Write out exactly the lines from the line with "Reconstruct the object" through the line with "from FreeCAD import", including both, and nothing more.

**Data lines:**
+ + + + +
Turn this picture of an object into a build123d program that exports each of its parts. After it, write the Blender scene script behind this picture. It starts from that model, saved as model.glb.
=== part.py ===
+ + + + +
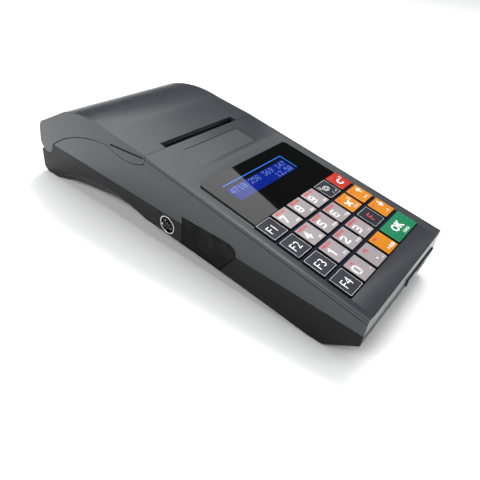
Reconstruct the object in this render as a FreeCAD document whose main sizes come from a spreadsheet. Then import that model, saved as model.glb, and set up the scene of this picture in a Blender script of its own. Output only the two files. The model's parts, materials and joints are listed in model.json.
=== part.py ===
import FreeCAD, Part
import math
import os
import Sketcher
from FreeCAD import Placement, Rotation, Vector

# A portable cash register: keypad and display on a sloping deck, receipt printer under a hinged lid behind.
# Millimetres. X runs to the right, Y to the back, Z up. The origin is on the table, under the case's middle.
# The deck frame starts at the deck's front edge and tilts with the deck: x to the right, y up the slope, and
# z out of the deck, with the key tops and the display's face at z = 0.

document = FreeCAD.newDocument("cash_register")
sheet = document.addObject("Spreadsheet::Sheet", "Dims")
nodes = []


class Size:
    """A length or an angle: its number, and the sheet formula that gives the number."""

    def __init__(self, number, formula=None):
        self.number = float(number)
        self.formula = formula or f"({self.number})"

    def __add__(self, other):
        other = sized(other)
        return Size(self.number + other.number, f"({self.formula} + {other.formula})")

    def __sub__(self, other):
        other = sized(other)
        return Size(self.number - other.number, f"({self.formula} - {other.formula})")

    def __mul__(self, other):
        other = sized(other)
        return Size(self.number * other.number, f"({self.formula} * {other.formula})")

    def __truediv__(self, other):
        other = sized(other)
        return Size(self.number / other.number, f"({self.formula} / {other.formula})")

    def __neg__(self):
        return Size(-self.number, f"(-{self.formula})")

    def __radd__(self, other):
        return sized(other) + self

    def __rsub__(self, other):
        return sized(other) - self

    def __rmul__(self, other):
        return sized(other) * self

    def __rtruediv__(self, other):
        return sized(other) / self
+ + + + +
**Task result:**
Reconstruct the object in this render as a FreeCAD document whose main sizes come from a spreadsheet. Then import that model, saved as model.glb, and set up the scene of this picture in a Blender script of its own. Output only the two files. The model's parts, materials and joints are listed in model.json.
=== part.py ===
import FreeCAD, Part
import math
import os
import Sketcher
from FreeCAD import Placement, Rotation, Vector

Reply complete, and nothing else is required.